Cycle, rollerblade or stroll
Bogotá has 121km car-free roads and 300km ciclovías (cycle paths) open on Sundays and public holidays, or you can stroll through over 4,500 leafy public parks in South America’s third-highest capital city, a dizzying 2,630m above sea level and edged by rivers and mountain peaks.
Journey along the vine-tangled inky-green depths of the Amazon River
It’s home to at least 7,500 species of butterfly, 1,800 birds, 800 insect species, almost 2,000 species of reptile and amphibian, 3,200 species of fish – a staggering 10% of all species found on the planet. The watershed is also home to several hundred indigenous tribes who speak more than 100 languages and dialects, with thick swathes of impenetrable jungle covering almost one-third of the Colombian territory.
Explore the rolling savannas of Los Llanos on horseback
Ride with cattle-roping cowboys across undulating prairies dotted with ranches and corals.
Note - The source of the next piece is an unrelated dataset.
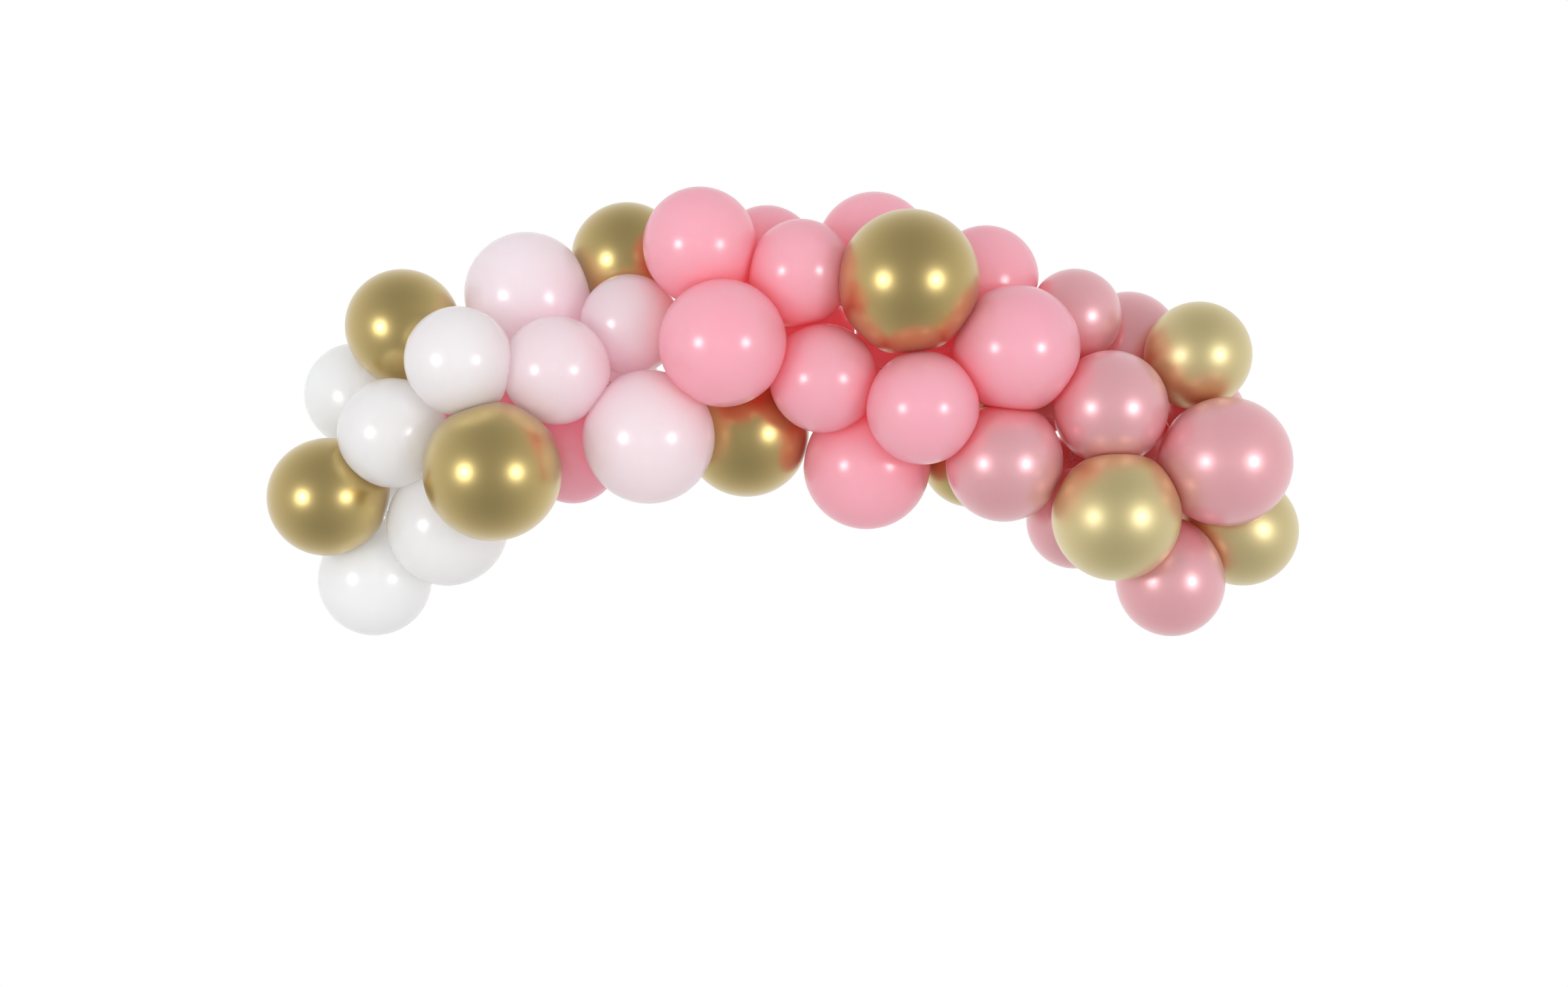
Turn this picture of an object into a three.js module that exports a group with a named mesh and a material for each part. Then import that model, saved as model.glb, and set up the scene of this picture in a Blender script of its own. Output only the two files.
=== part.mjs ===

Learn lassoing skills from the gaucho-like Llaneros (plainspeople) in a hard-working region rich in provincial culture that is home to folklore, legends and heartfelt música llanera – lilting cowboy music played with a cuatro guitar or harp.
Climb the snow-capped Nevado del Ruiz
The 5,400m (17,717ft) peak is one of five permanently white-tipped volcanoes in Los Nevados National Park (www.parquesnacionales.gov.co). Guided treks are available from Manizales.